Tuesday, December 07, 2004

Screw Danielle Steele, I've got Jerry Hager & a big bag of Bugles

Not having time to keep up with my waxing [philosophical] lately. I have been encouraged to reveal an excerpt from a piece of fiction I've been lax in continuing. I could set it up but I think it may be more interesting without knowing what in the hell I ate the night I had THIS dream.

So here it is for all to enjoy - excerpts from Jerry Hager's romantic novella, The Legend of Demeanto Saylike.


All in the compound of The Abbey emerged from their dormitories & helped decorate & light candles & place eucalyptus pot pouri. They sang joyous, lively songs as they arranged laurels over the leopard skin mantle & scattered iris petals at the main gates. When they had finished they stepped back & looked at what they had accomplished & they saw that it was good.

They gathered in circle, holding hands around the Tower Of The Lonely Hearts Search Light on the Western Lawn of the compound. Then in song & jubilee they continued to celebrate their achievement with dancing in the main courtyard. Glorious. From the elevated reclaimed stone patio on which was kept a jasper-ornamented wet-bar of Burmese Teak, this crash of rhinoceri resembled the commotion & disarray of the pushing & shoving & leaping of a celebratory mosh comprised entirely of The Muppets. Or perhaps a more distinct image would manifest itself by picturing the silhouette of The Fat Albert Gang falling down some stairs. Each dance was different from the next but the sum of the parts, the movement, direction & timing of each constituted the larger, junky machine - like a human, ill-maintained, rattle-trappy still.

There was one dressed in a tie-died Mexican pullover wearing a goatee & glasses under a curly brown & grey mop similar to Al Jaffee's. His jig featured a bouncy, clanky, quarter-note, vertical jump with his chin at a 45 degree angle - his arms stretched heavenly with hands & palms revealed vulnerably toward the star-filled Northern sky.

Oh & then there was the skeleton of a man that supported his tie-died shirt not unlike a wire coat hanger crowned at the hook by a three dimensional Styrofoam bust of John the Baptist. This hoofer had more of a strut; a march in place that included alternating swings of elbows upward in a satisfied-with-one's-self manner.
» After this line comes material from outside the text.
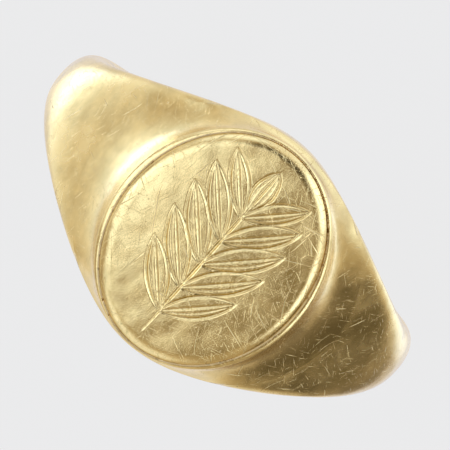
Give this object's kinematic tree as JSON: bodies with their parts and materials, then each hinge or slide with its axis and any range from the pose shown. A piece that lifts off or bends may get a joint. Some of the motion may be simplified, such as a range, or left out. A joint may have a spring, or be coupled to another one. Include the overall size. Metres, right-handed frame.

Completely introverted, the next hoedowner - truly with the body of a Dr. Seuss character, clad in hemmed denim shorts under a skin-tight tie-died T-shirt (to use a French term) adorned at the top by the most bold yet rigid-less turkey-neck the commoners had ever seen & a mullet that, honestly, was disorienting to see - was clearly the most talented figurante present. With her sway left to right, boogie on one foot & then the next, each time while outwardly with a swishing motion, presented her tooth-white Reeboks she kept at the end of her extensive shanks...

...As the time came for the impending visitor to arrive, the thick, industrial stone & brick walls were sweating with tension. Magdalene could be seen floating from room to room with a glow about her, warming the the darkened halls. She was a sight to see. Beautiful, yet frightened. Fierce, yet vulnerable. The residents scrambled via servants' passages in order to spy the fair Belle in each new chamber. Clumsily falling onto one another, clamoring for the best glimpse of this angel in polyester. She was just... enchanting.

Then... the fateful sound. It came quietly at first - almost instantaneously freezing all action in the compound. Everyone halted & listened with every inch of their skin, like deer sensing that they might have heard the sound of a Skoal can lid being snapped shut. Then again. Rapping from the front gates came wafting over the peach blossoms that draped the knees of the fierce looking main hall. Taken as the cue this announcement was meant to be, feet could be heard stampeding into unnoticeable crevices. The entire compound was, within seconds, as a ghost town, save for Magdalene & the two mimes, who doubled as Belle's personal... eh... 'Mimes In Waiting' - the near-riot dissuaded.

As she caught herself mid-faint, Belle, almost as if with her last breathe, barked in hysteria, impatience & despair to the mimes to "Answer the call of destiny - It's rapping at our humble door." They scampered to do so without scoffing; the urge to roll their eyes on this particular occasion didn't even enter their miniature, silent minds.

The heavy doors swung left then right. Pouring in from the humid night, the fog felt to the mimes as a cool blanket of joy. "HE is before you," they heard as clearly in their minds as they had heard the Abbott snap them into action just moments before. They watched as HE stepped onto the blue night grass. HIS eyes searched the compound for a mere moment then settled gently on the darkened, quivering, magical figure of Magdalene in the massive arch of the main hall. As The Legend Demeanto Saylike advanced toward her, the mimes silently fell back, dissolving into the white-smudged night.